INSTRUCTIONS FOR THE TASK: Every line below is to be quoted exactly, with nothing added or dropped.
-- begin DATASET EXCERPT --
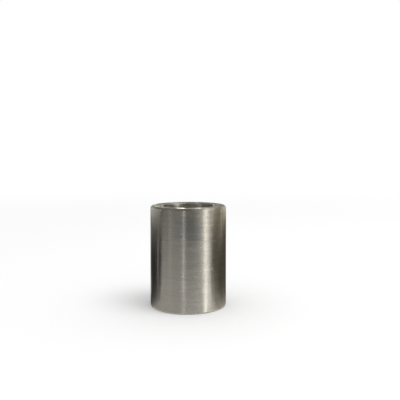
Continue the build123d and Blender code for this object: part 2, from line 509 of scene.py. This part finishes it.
card("glow_right", [(61, 1.1), (66, 0.6), (72, 0.46), (76, 0.43), (80, 0.34), (88, 0.34), (95, 0.38), (98.3, 0.8), (102, 0.42), (111, 0.75), (131, 0.65), (150, 0.4)],
     [(22, 17, 0.06), (22, 19.5, 0.18), (22, 22.3, 0.88), (22, 24, 1.1), (22, 27, 1.05), (22, 29, 0.8), (22, 34, 0.7)], TAN, solid=True)
card("edge_right", [(55, 0), (58, 0.25), (61.5, 0.25), (65, 0)], [(21.7, 16.8, 0), (21.7, 18, 0.8), (21.7, 20.5, 1), (21.7, 23, 0.5), (21.7, 26, 0.3)], WARM)
card("foot_left", [(-86, 0), (-80, 0.20), (-72, 0.26), (-68, 0)], [(21.7, -0.05, 1), (21.7, 1.8, 1), (21.7, 3.9, 0)], WARM)
card("line_right", [(95, 0), (97.2, 0.34), (99.4, 0.34), (101.5, 0)], [(21.8, 14.3, 0), (21.8, 15.8, 0.6), (21.8, 18, 1), (21.8, 21, 1), (21.8, 23, 0.3)], TAN)
card("foot_right", [(61.5, 0), (63.5, 0.35), (67, 0.35), (70, 0.08), (74, 0)], [(21.8, -0.05, 1), (21.8, 4, 1), (21.8, 7.5, 0)], WARM)
card("blotch_right", [(76, 0), (80, 0.08), (86, 0.22), (89, 0.22), (93, 0.08), (97, 0)], [(21.8, 14.6, 0), (21.8, 15.9, 1), (21.8, 17.6, 1), (21.8, 19.5, 0)], TAN)
card("bore_glint", [(81, 0), (89, 1.0), (96, 1.0), (104, 0)], [(7.6, 25.2, 0), (7.6, 27, 1), (7.6, 29, 1), (7.6, 31, 0)], WARM)
card("base_right", [(61, 0.72), (66, 0.82), (72, 0.88), (80, 0.76), (90, 0.62), (110, 0.54), (130, 0.5), (180, 0.5)], [(8.9, -0.044, 0.75), (9.5, -0.044, 0.75), (15, -0.044, 0.6)], (1.07, 1.0, 0.84), solid=True)
card("back_wall", [(140, 0.16), (166, 0.18), (180, 0.28), (220, 0.26)], [(150, 0, 1), (150, 60, 1)], TAN)
card("back_high", [(138, 0.2), (150, 0.32), (160, 0.36), (170, 0.36), (180, 0.30), (188, 0.28), (208, 0.28), (214, 0.2), (222, 0)],
     [(149, 55, 0), (149, 75, 1), (149, 110, 1), (149, 150, 0.5), (100, 220, 0.1)], WARM)
card("back_stripes", [(168, 0), (170, 1.8), (175.5, 1.8), (176.8, 0.6), (183.2, 0.6), (184.6, 2.0), (189.6, 2.0), (191, 0.4), (196, 0)], [(26, 25, 1), (26, 32, 1), (26, 34, 0)], WARM)
card("back_stripe_left", [(187, 0), (190, 2.2), (197, 2.4), (200, 2.8), (203, 2.6), (205.5, 1.2), (208, 0.8), (210, 0)], [(26, 28.6, 0), (26, 29.1, 1), (26, 30.5, 1), (26, 31, 0)], WARM)
card("rim_glint", [(88, 0), (100, 1.2), (112, 1.9), (124, 1.6), (134, 1.0), (142, 0.8), (152, 0.7), (166, 0.7), (186, 0.5), (194, 0.7), (206, 4.2), (211, 4.2), (218, 2.6), (234, 2.3), (252, 1.0), (272, 0.3), (284, 0)], [(3.4, 25.6, 0), (3.4, 27, 1), (3.4, 31.5, 1), (3.4, 33.5, 0)], WARM)
card("rear_shade", [(148, 0.20), (165, 0.22), (180, 0.20), (186, 0.30), (200, 0.22), (216, 0.20)], [(14.5, 25.05, 1), (14.5, 27.8, 1)], WARM, solid=True)
card("ceiling", [(-180, 0.10), (-150, 0.12), (-110, 0.25), (-60, 0.2), (0, 0.15), (40, 0.4), (75, 0.75), (94, 0.55), (104, 0.36), (116, 0.36), (128, 0.5), (148, 0.4), (168, 0.10), (180, 0.10)],
     [(150, 100, 0), (140, 150, 1), (70, 260, 1), (1, 280, 0.6)], WARM)

key = bpy.data.lights.new("key", "AREA")
key.shape = "DISK"
key.size = 0.35
key.energy = 1.2
key_o = bpy.data.objects.new("key", key)
bpy.context.scene.collection.objects.link(key_o)
key_o.location = (0.22, -0.12, 0.55)
key_o.rotation_mode = "QUATERNION"
key_o.rotation_quaternion = (Vector((0, 0, 0.01)) - key_o.location).to_track_quat("-Z", "Y")
key_o.visible_glossy = False
key_o.visible_camera = False

# ----------------------------------------------------------------- camera
FOCAL_PX, PITCH, ROLL, RIGHT_PX, DROP_PX = 533.4, math.radians(1.568), math.radians(0.01), 0.20, 32.0
cam = bpy.data.cameras.new("camera")
cam.sensor_fit = "HORIZONTAL"
cam.sensor_width = 36
cam.lens = FOCAL_PX / 400 * 36
cam.shift_x, cam.shift_y = -RIGHT_PX / 400, -DROP_PX / 400  # the upright edges stay nearly parallel, as they are in the photograph
cam.clip_start, cam.clip_end = 0.005, 5
cam_o = bpy.data.objects.new("camera", cam)
bpy.context.scene.collection.objects.link(cam_o)
fwd = Vector((0, math.cos(PITCH), -math.sin(PITCH)))
up0 = Vector((0, math.sin(PITCH), math.cos(PITCH)))
right0 = Vector((1, 0, 0))
right = math.cos(ROLL) * right0 + math.sin(ROLL) * up0
up = -math.sin(ROLL) * right0 + math.cos(ROLL) * up0
cam_o.matrix_world = Matrix((right, up, -fwd)).transposed().to_4x4()
cam_o.location = (0.0030, -0.13407, 0.03803)
bpy.context.scene.camera = cam_o

bpy.context.scene.view_settings.view_transform = "Standard"
bpy.context.scene.view_settings.look = "None"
-- end DATASET EXCERPT --
SOLUTION FOR THIS TASK:
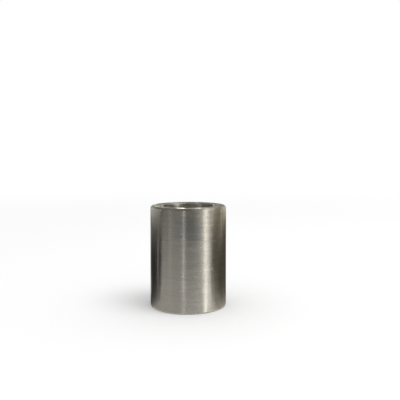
Continue the build123d and Blender code for this object: part 2, from line 509 of scene.py. This part finishes it.
card("glow_right", [(61, 1.1), (66, 0.6), (72, 0.46), (76, 0.43), (80, 0.34), (88, 0.34), (95, 0.38), (98.3, 0.8), (102, 0.42), (111, 0.75), (131, 0.65), (150, 0.4)],
     [(22, 17, 0.06), (22, 19.5, 0.18), (22, 22.3, 0.88), (22, 24, 1.1), (22, 27, 1.05), (22, 29, 0.8), (22, 34, 0.7)], TAN, solid=True)
card("edge_right", [(55, 0), (58, 0.25), (61.5, 0.25), (65, 0)], [(21.7, 16.8, 0), (21.7, 18, 0.8), (21.7, 20.5, 1), (21.7, 23, 0.5), (21.7, 26, 0.3)], WARM)
card("foot_left", [(-86, 0), (-80, 0.20), (-72, 0.26), (-68, 0)], [(21.7, -0.05, 1), (21.7, 1.8, 1), (21.7, 3.9, 0)], WARM)
card("line_right", [(95, 0), (97.2, 0.34), (99.4, 0.34), (101.5, 0)], [(21.8, 14.3, 0), (21.8, 15.8, 0.6), (21.8, 18, 1), (21.8, 21, 1), (21.8, 23, 0.3)], TAN)
card("foot_right", [(61.5, 0), (63.5, 0.35), (67, 0.35), (70, 0.08), (74, 0)], [(21.8, -0.05, 1), (21.8, 4, 1), (21.8, 7.5, 0)], WARM)
card("blotch_right", [(76, 0), (80, 0.08), (86, 0.22), (89, 0.22), (93, 0.08), (97, 0)], [(21.8, 14.6, 0), (21.8, 15.9, 1), (21.8, 17.6, 1), (21.8, 19.5, 0)], TAN)
card("bore_glint", [(81, 0), (89, 1.0), (96, 1.0), (104, 0)], [(7.6, 25.2, 0), (7.6, 27, 1), (7.6, 29, 1), (7.6, 31, 0)], WARM)
card("base_right", [(61, 0.72), (66, 0.82), (72, 0.88), (80, 0.76), (90, 0.62), (110, 0.54), (130, 0.5), (180, 0.5)], [(8.9, -0.044, 0.75), (9.5, -0.044, 0.75), (15, -0.044, 0.6)], (1.07, 1.0, 0.84), solid=True)
card("back_wall", [(140, 0.16), (166, 0.18), (180, 0.28), (220, 0.26)], [(150, 0, 1), (150, 60, 1)], TAN)
card("back_high", [(138, 0.2), (150, 0.32), (160, 0.36), (170, 0.36), (180, 0.30), (188, 0.28), (208, 0.28), (214, 0.2), (222, 0)],
     [(149, 55, 0), (149, 75, 1), (149, 110, 1), (149, 150, 0.5), (100, 220, 0.1)], WARM)
card("back_stripes", [(168, 0), (170, 1.8), (175.5, 1.8), (176.8, 0.6), (183.2, 0.6), (184.6, 2.0), (189.6, 2.0), (191, 0.4), (196, 0)], [(26, 25, 1), (26, 32, 1), (26, 34, 0)], WARM)
card("back_stripe_left", [(187, 0), (190, 2.2), (197, 2.4), (200, 2.8), (203, 2.6), (205.5, 1.2), (208, 0.8), (210, 0)], [(26, 28.6, 0), (26, 29.1, 1), (26, 30.5, 1), (26, 31, 0)], WARM)
card("rim_glint", [(88, 0), (100, 1.2), (112, 1.9), (124, 1.6), (134, 1.0), (142, 0.8), (152, 0.7), (166, 0.7), (186, 0.5), (194, 0.7), (206, 4.2), (211, 4.2), (218, 2.6), (234, 2.3), (252, 1.0), (272, 0.3), (284, 0)], [(3.4, 25.6, 0), (3.4, 27, 1), (3.4, 31.5, 1), (3.4, 33.5, 0)], WARM)
card("rear_shade", [(148, 0.20), (165, 0.22), (180, 0.20), (186, 0.30), (200, 0.22), (216, 0.20)], [(14.5, 25.05, 1), (14.5, 27.8, 1)], WARM, solid=True)
card("ceiling", [(-180, 0.10), (-150, 0.12), (-110, 0.25), (-60, 0.2), (0, 0.15), (40, 0.4), (75, 0.75), (94, 0.55), (104, 0.36), (116, 0.36), (128, 0.5), (148, 0.4), (168, 0.10), (180, 0.10)],
     [(150, 100, 0), (140, 150, 1), (70, 260, 1), (1, 280, 0.6)], WARM)

key = bpy.data.lights.new("key", "AREA")
key.shape = "DISK"
key.size = 0.35
key.energy = 1.2
key_o = bpy.data.objects.new("key", key)
bpy.context.scene.collection.objects.link(key_o)
key_o.location = (0.22, -0.12, 0.55)
key_o.rotation_mode = "QUATERNION"
key_o.rotation_quaternion = (Vector((0, 0, 0.01)) - key_o.location).to_track_quat("-Z", "Y")
key_o.visible_glossy = False
key_o.visible_camera = False

# ----------------------------------------------------------------- camera
FOCAL_PX, PITCH, ROLL, RIGHT_PX, DROP_PX = 533.4, math.radians(1.568), math.radians(0.01), 0.20, 32.0
cam = bpy.data.cameras.new("camera")
cam.sensor_fit = "HORIZONTAL"
cam.sensor_width = 36
cam.lens = FOCAL_PX / 400 * 36
cam.shift_x, cam.shift_y = -RIGHT_PX / 400, -DROP_PX / 400  # the upright edges stay nearly parallel, as they are in the photograph
cam.clip_start, cam.clip_end = 0.005, 5
cam_o = bpy.data.objects.new("camera", cam)
bpy.context.scene.collection.objects.link(cam_o)
fwd = Vector((0, math.cos(PITCH), -math.sin(PITCH)))
up0 = Vector((0, math.sin(PITCH), math.cos(PITCH)))
right0 = Vector((1, 0, 0))
right = math.cos(ROLL) * right0 + math.sin(ROLL) * up0
up = -math.sin(ROLL) * right0 + math.cos(ROLL) * up0
cam_o.matrix_world = Matrix((right, up, -fwd)).transposed().to_4x4()
cam_o.location = (0.0030, -0.13407, 0.03803)
bpy.context.scene.camera = cam_o

bpy.context.scene.view_settings.view_transform = "Standard"
bpy.context.scene.view_settings.look = "None"